Un soldat toulousain de cette époque, Amédée Delorme nous raconte sa guerre avec l’Armée de la Loire au travers d’un titre édité par Hachette : « Le journal d’un sous-officier » publié en 1901.
Après s’être engagé à Toulouse, il est dirigé sur Narbonne. Puis à Nevers pour constituer la 2e Armée de la Loire. Là il se retrouve au sein du 48è de marche où il assure le rôle de fourrier. Il décrit son parcours de caporal, puis de sergent pendant la guerre de 1870. Il nous fait vivre pour son séjour Blésois, un événement qui sera décrit par d’autres témoins, tout aussi triste dans d’autres lieux : les fusillés pour l’exemple [1].
/… A Blois, on nous fit établir nos bivouacs au sud-ouest de la ville, au delà de la gare. Nos tentes s’alignaient tout le long d’une avenue boisée qui aboutit à la forêt ; les dernières, les nôtres, en touchaient la lisière, et il y avait comme une sorte de mystère inquiétant dans ce voisinage immédiat.

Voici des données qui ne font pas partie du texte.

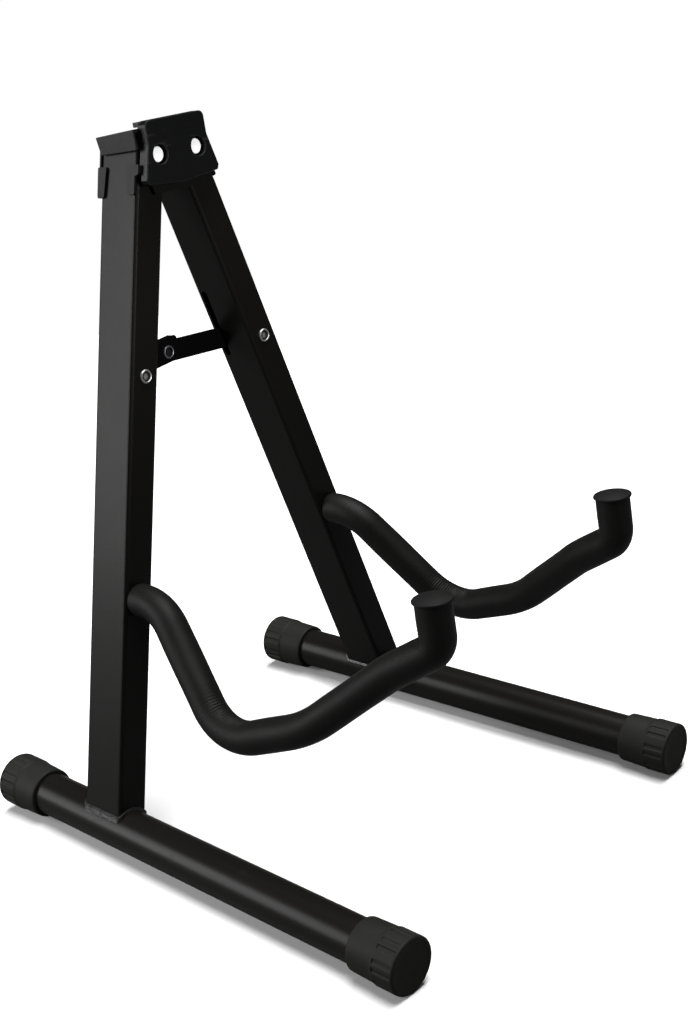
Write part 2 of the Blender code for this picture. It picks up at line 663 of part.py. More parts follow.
def build_top_saddle(name):
    """Moulded saddle closing the hinge from above, with a short skirt down each side."""
    frame = hinge_frame()
    crown = corner_outline([(a * MM, b * MM) for a, b in
                            [(-15.2, 13.2), (15.0, 11.7), (15.0, 12.9), (-15.2, 15.4)]],
                           [0.4 * MM] * 4, 2)
    ob = add_object(name, prism(name, crown, -26.6 * MM, 26.6 * MM, 'x'), MATS['plastic'], frame)
    edge = [(-17.1, 4.3), (12.8, 2.9), (14.6, 12.3), (-16.5, 14.9)]
    for side in (-1, 1):
        xs = sorted((side * 24.8 * MM, side * 26.5 * MM))
        skirt = prism("skirt", corner_outline([(a * MM, b * MM) for a, b in edge], [0.8 * MM] * 4, 2),
                      xs[0], xs[1], 'x')
        cut(ob, skirt, frame, 'UNION')
    return ob


def build_pivot_pin(side, name):
    """Riveted pivot pin through both hinge plates and the leg."""
    frame = leg_frame(side)
    f = -COVER_IN
    b = BACK_IN + BACK_T + GAP
    profile = [
        (0.0, f - PIN_HEAD_T), (PIN_HEAD_R - 0.3 * MM, f - PIN_HEAD_T),
        (PIN_HEAD_R, f - PIN_HEAD_T + 0.3 * MM), (PIN_HEAD_R, f), (PIN_R, f), (PIN_R, b),
        (4.6 * MM, b), (4.6 * MM, b + 0.9 * MM), (3.6 * MM, b + 1.5 * MM), (0.0, b + 1.5 * MM),
    ]
    return add_object(name, lathe(name, profile, 28), MATS['zinc'], frame, None, True)


def build_washer(side, name):
    """Plastic washer between a leg and the front hinge plate."""
    hi = -(LEG_D / 2 + GAP)
    lo = hi - WASHER_T
    r0, r1 = PIN_R + GAP, 7.0 * MM
    profile = [(r0, lo), (r1, lo), (r1, hi), (r0, hi), (r0, lo)]
    return add_object(name, lathe(name, profile, 24), MATS['plastic'], leg_frame(side), None, True)


# ---- assembly --------------------------------------------------------------------------------------
def build_leg_group(side, word):
    """Everything that swings with one leg."""
    root = add_empty(word + "_leg_pivot", leg_frame(side))
    build_leg(side, word + "_leg", root)
    build_leg_plug(side, word + "_leg_plug", root)
    build_foot_tube(side, word + "_foot_tube", root)
    build_foot_weld(side, word + "_foot_weld", root)
    build_foot_cap(side, True, word + "_front_foot_cap", root)
    build_foot_cap(side, False, word + "_rear_foot_cap", root)
    build_arm_rod(side, word + "_arm_rod", root)
    build_arm_foam(side, word + "_arm_foam", root)
    build_arm_tip(side, word + "_arm_tip", root)
    build_brace_screw(side, word + "_brace_screw", root)
    return root


def build_brace(root):
    """Two-piece brace, hung on the left leg."""
    half, z, elbow, a0, b0, l2 = brace_layout()
    y0 = -BRACE_N
    inner = LEG_D / 2 - LEG_WALL - GAP
    build_bush("left_brace_front_bush", -inner, y0 - GAP, -1, root)
    build_bush("right_brace_bush", -inner, y0 - 8.6 * MM, 1, ROOTS[1])
    short = add_empty("brace_left_pivot", brace_frame(-half, z, a0), root)
    build_brace_channel("brace_channel", short)
    bend = add_empty("brace_elbow_pivot", brace_frame(elbow[0], elbow[1], -b0), short)
    build_brace_bar("brace_bar", bend)
    build_elbow_rivet("brace_elbow_rivet", short)


def build_hinge():
    """Everything that stays with the top bracket."""
    build_front_plate("hinge_front_plate")
    build_back_plate("hinge_back_plate")
    build_front_cover("hinge_front_cover")
    build_top_saddle("hinge_top_saddle")
    for side, word in ((-1, "left"), (1, "right")):
        build_pivot_pin(side, word + "_pivot_pin")
        build_washer(side, word + "_front_washer")


clear_scene()
PARTS = new_collection("guitar_stand")
TOOLS = new_collection("tools")
MATS = {
    'steel': material("black_powder_steel", (0.018, 0.018, 0.018), 0.0, 0.42),
    'tube': material("black_gloss_steel", (0.018, 0.018, 0.018), 0.0, 0.3),
    'weld': material("painted_weld", (0.022, 0.022, 0.022), 0.0, 0.4),
    'rubber': material("black_rubber", (0.030, 0.031, 0.029), 0.0, 0.7),
    'foam': material("black_foam", (0.025, 0.024, 0.023), 0.0, 0.8),
    'plastic': material("black_plastic", (0.02, 0.02, 0.021), 0.0, 0.5),
    'zinc': material("bright_zinc", (0.75, 0.75, 0.76), 1.0, 0.25),
}
ROOTS = {}
build_hinge()
for SIDE, WORD in ((-1, "left"), (1, "right")):
    ROOTS[SIDE] = build_leg_group(SIDE, WORD)
build_brace(ROOTS[-1])
bpy.context.view_layer.update()
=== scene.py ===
"""Looks of a folding A-frame guitar stand: painted box legs, foot tubes, rubber caps, foam cradle
arms, folding brace and the top hinge."""

import logging
import math
from dataclasses import dataclass
from enum import Enum
from typing import Optional, Sequence, Union

import bmesh
import bpy
from mathutils import Matrix, Vector


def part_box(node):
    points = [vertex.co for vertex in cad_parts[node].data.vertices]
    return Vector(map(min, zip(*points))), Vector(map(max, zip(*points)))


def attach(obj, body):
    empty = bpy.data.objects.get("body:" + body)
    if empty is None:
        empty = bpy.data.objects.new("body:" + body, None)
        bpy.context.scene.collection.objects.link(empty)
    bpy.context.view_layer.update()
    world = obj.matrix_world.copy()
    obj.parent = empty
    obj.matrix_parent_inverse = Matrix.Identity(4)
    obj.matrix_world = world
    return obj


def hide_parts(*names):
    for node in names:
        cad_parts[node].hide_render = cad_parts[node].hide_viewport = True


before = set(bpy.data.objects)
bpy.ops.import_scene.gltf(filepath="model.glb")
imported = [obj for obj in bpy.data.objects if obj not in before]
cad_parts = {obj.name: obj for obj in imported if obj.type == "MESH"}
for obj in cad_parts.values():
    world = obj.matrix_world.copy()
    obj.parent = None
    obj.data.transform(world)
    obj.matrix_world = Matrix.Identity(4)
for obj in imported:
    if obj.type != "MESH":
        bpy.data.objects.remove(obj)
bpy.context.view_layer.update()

LOG = logging.getLogger("guitar_stand")
MM = 0.001
Value = Union["Signal", float, int]
Colour = tuple[float, float, float, float]
Outline = list[tuple[float, float]]
Ring = list[bmesh.types.BMVert]


class Side(Enum):
    """Which half of the stand a piece belongs to."""

    LEFT = -1
    RIGHT = 1

    @property
    def word(self) -> str:
        """Name prefix of the side."""
        return self.name.lower()

    @property
    def body(self) -> str:
        """Body that the side's leg pieces ride on."""
        return f"{self.word}_leg_assembly"


class End(Enum):
    """End of a foot tube."""

    FRONT = "front"
    REAR = "rear"


class Axis(Enum):
    """Axis that a turned piece is built along."""

    ALONG_Y = "y"
    ALONG_Z = "z"


class Joining(Enum):
    """How a second shape changes a first one."""

    CUT_AWAY = "DIFFERENCE"
    ADDED = "UNION"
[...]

Bien que toutes les feuilles fussent tombées, les troncs d’arbres formaient, par leur foule, un mur impénétrable aux regards et d’où semblaient s’échapper, comme des fantômes, les vapeurs du matin.
La vie de Nevers se continua là, par un temps meilleur. J’y achevai plus agréablement mon apprentissage de fourrier. Il ne me laissait pas un instant de liberté, même pour assister aux exercices. Préparation des bons, direction des corvées, distributions de toute nature. Il n’y avait pas de temps à perdre pour arriver à tout. Ce ne fut pas d’ailleurs sans une certaine émotion que je pris charge des 18 000 cartouches destinées à ma compagnie. Quatre-vingt-dix pour chacun de nous.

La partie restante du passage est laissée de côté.